Messages atop a consumer’s mailbox tend to be read first. Several years ago Quinn Jalli realized that spammers were forging headers to make emails look as though they were coming from two days in the future. As a result, these messages were staying atop recipients’ inboxes.

The spammers knew emails perched at the top of a long list of messages were more likely to be seen and interacted with. While Jalli, Epsilon's senior vice president, Digital Marketing Solutions, was not going to suggest forging headers, he wondered if there were ways of obtaining that prime position legitimately.

Enter Epsilon’s Email Response Network, a newly launched series of tools based off a cooperative database that help marketers pinpoint the times existing customers are most likely to engage with email messages in their inboxes. That’s engage, as in click through to a link or complete a transaction, not read.

This is an important distinction. Browsers tend to react to their emails in different ways, depending in part on the time of day and device used to access the message. A user might read an email on a smartphone during his morning commute while standing on a train platform, but he is more likely to take action – clicking a link, making a purchase – either when he first gets to work and has access to his desktop computer, or during his lunch hour, or covertly during weekly status meetings, Jalli says.

If all consumers kept the same schedule, and demonstrated the same habits, marketers could still effectively use blast email campaigns based on these traits. But consumers’ email interaction patterns are as varied as they are. Epsilon hosts a cooperative database fueled by interaction records from 450 of its clients who send out around 3 billion emails a month to determine those patterns.

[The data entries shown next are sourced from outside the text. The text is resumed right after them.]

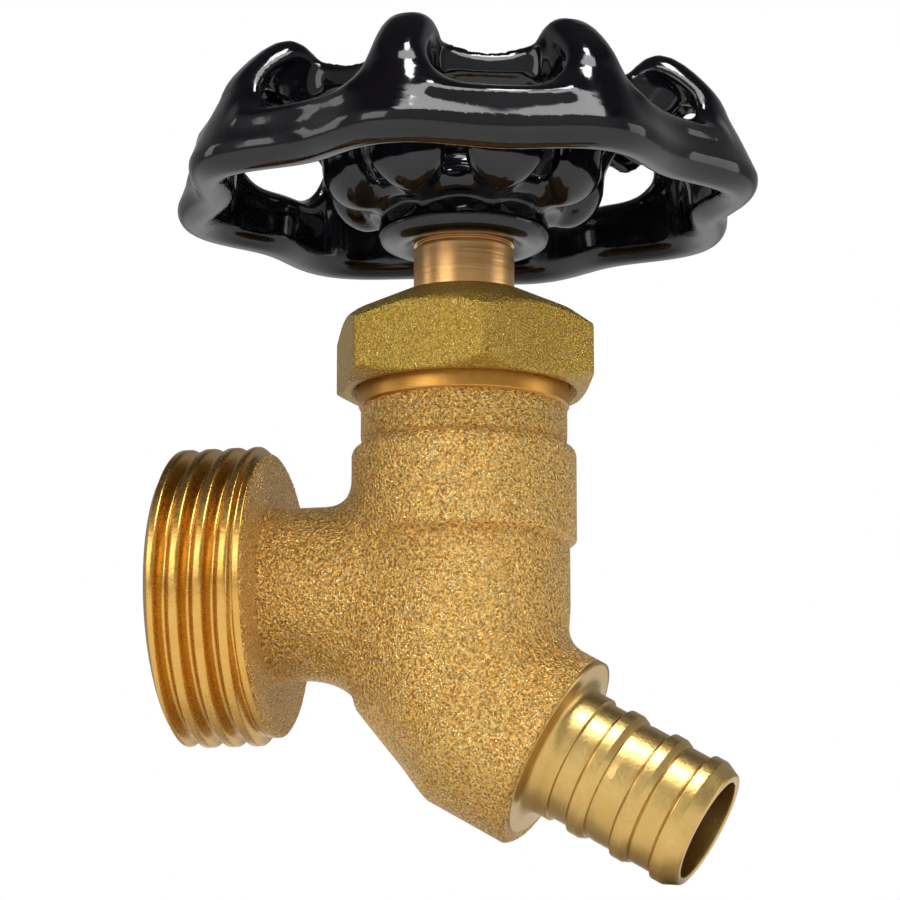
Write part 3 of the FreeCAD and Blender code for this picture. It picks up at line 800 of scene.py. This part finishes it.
# %% [markdown]
# ## The stem
#
# Between nut and handwheel the stem is plain turned bronze with a thin groove close under the
# hub, where the tool ran out. Below, inside the neck, it has its operating thread, drawn plain
# because the nut hides it, and the cup that holds the seat washer. Above, inside the hub, it
# has a square. A box could be joined on for that, but flats cut into the turned grid, as on
# the nut, keep the stem one closed surface.

# %% Stem
STEM_R = 4.56
STEM_THREAD_R = 6.75
CUP_R = 6.3
CUP_HOLLOW_R = 5.9
CUP_LOW_Z = -2.1
CUP_FLOOR_Z = -0.7
SQUARE_SIDE = 6.0
SQUARE_CORNER_R = 3.85
SQUARE_TOP_Z = 38.3
SHOULDER_Z = 31.9
SCREW_HOLE_R = 2.1
SMALL_HOLE_R = 1.5
GROOVE_R = STEM_R - 0.3
STEM_STEPS = 192
SQUARE_EDGE = 0.1
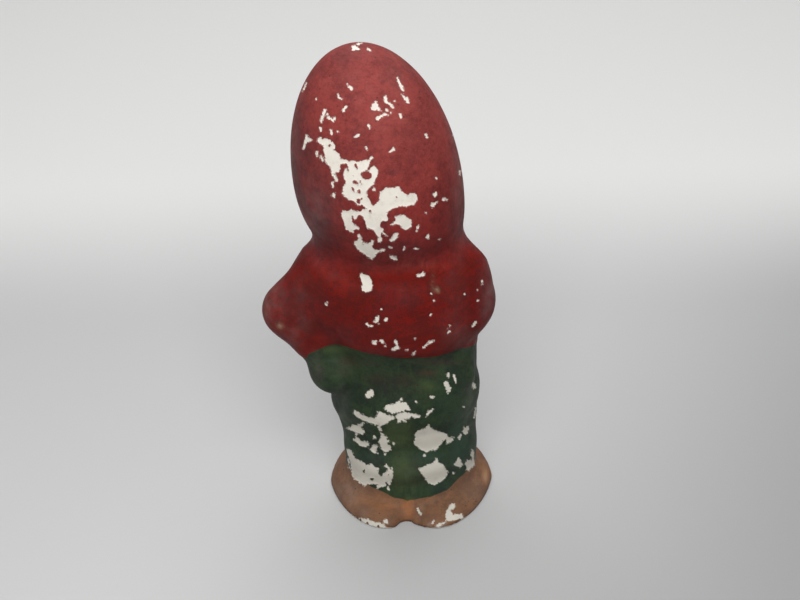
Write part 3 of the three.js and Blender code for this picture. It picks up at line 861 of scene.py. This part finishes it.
def node_group(name, sockets_in, sockets_out, kind="ShaderNodeTree"):
    tree = bpy.data.node_groups.new(name, kind)
    for direction, sockets in (("INPUT", sockets_in), ("OUTPUT", sockets_out)):
        for label, (socket_type, default) in sockets.items():
            made = tree.interface.new_socket(label, in_out=direction, socket_type=socket_type)
            if default is not None:
                made.default_value = default
    return tree, tree.nodes.new("NodeGroupInput").outputs, tree.nodes.new("NodeGroupOutput").inputs


def rgba(colour):
    return (*colour, 1.0)


# The layer of paint: its flakes are sunk below it


def paint_skin_tree():
    number, geometry = "NodeSocketFloat", "NodeSocketGeometry"
    tree, given, wanted = node_group(
        "Paint skin",
        {
            "Geometry": (geometry, None),
            "Paint Thickness": (number, 0.00016),
            "Ragged Edge": (number, 0.0003),
            "Casting Unevenness": (number, 0.00025),
            "Seed": (number, 7.0),
            "Material": ("NodeSocketMaterial", None),
        },
        {"Geometry": (geometry, None)},
        "GeometryNodeTree",
    )
    t = Tree(tree)

    def patterned(size, detail):
        inputs = {"W": given["Seed"], "Scale": 1 / (size * MM), "Detail": detail, "Roughness": 0.6}
        pattern = t.node("ShaderNodeTexNoise", inputs, noise_dimensions="4D")
        return t.minus(pattern, 0.5)

    flake = t.node("GeometryNodeInputNamedAttribute", {"Name": "flake"}, data_type="FLOAT")
    ragged_mm = t.times(given["Ragged Edge"], 2 / MM)
    ragged = t.times_plus(patterned(0.8, 5.0), ragged_mm, flake)
    inputs = {"Geometry": given["Geometry"], "Name": "flake", "Value": ragged}
    stored = t.node("GeometryNodeStoreNamedAttribute", inputs, data_type="FLOAT", domain="POINT")
    sunk = t.ramp(ragged, 0.1, -0.12)
    depth = t.times(sunk, given["Paint Thickness"])
    uneven = t.times(patterned(14, 2.0), given["Casting Unevenness"])
    height = t.minus(uneven, depth)
    place = t.node("ShaderNodeSeparateXYZ", {0: t.node("GeometryNodeInputPosition")}, output="Z")
    lifted = t.ramp(place, 0.0, 0.0015)
    height = t.times(height, lifted)
    offset = t.node(
        "ShaderNodeVectorMath", {0: t.node("GeometryNodeInputNormal"), "Scale": height}, operation="SCALE"
    )
    moved = t.node("GeometryNodeSetPosition", {"Geometry": stored, "Offset": offset})
    real = t.node("GeometryNodeRealizeInstances", {"Geometry": moved})
    finished = t.node("GeometryNodeSetMaterial", {"Geometry": real, "Material": given["Material"]})
    tree.links.new(finished, wanted["Geometry"])
    return tree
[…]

Using Epsilon’s new offerings, messages are typically deployed a little while before the prime interaction times so they will be waiting for consumers when they access their email systems.

“The big mistake is that [marketers] have been looking at the best time for deploying to a large audience at a fixed point of time,” Jalli says. “But if you can look at an individual consumer, [a marketer can realize] 15%-20% lifts in engagement.” Unsurprisingly, Epsilon provides broadcast services that can be tailored to individual consumers based on business rules.

The system does allow marketers sending out branding messages to use open rates, and not engagement, as primary concerns, if clickthroughs aren’t necessarily the focus of the campaign.

Some of the limitations of the cooperative database are intentional. For now, it doesn’t break down interaction patterns based on verticals. Details on automotive marketers’ messages are lumped in with apparel sellers and newsletter publishers. Epsilon chose to set the system up this way so marketers wouldn’t feel their information was primarily helping their direct competitors.

Unlike other cooperative databases, Epsilon is not making data available for prospecting purposes. Participating companies can draw out only engagement information on their own customers, and only on email addresses through which these consumers have interacted with the participants.

But that interaction information can boost response levels. According to Jalli, conversion rates from email campaigns accessed through mobile devices are half those accessed through desktop, laptop or tablet computers.

The system is geared toward consumer-focused marketers. “Business to business volumes are a lot lower, and the timing of a B2B campaign is a lot simpler,” Jalli says. At the same time, the higher emphasis on click-to purchase in the consumer marketing arena means there’s a much greater immediate reward than in the B2B world, where the sales funnel is considerably longer.

For now, Jalli sees the Email Response Network as a tool to boost the efficiency of winback campaigns aimed at lapsed or inactive consumers. Even without targeted offers, Jalli says, winback campaigns that arrive in consumers’ mailboxes generate open rates of around 20%.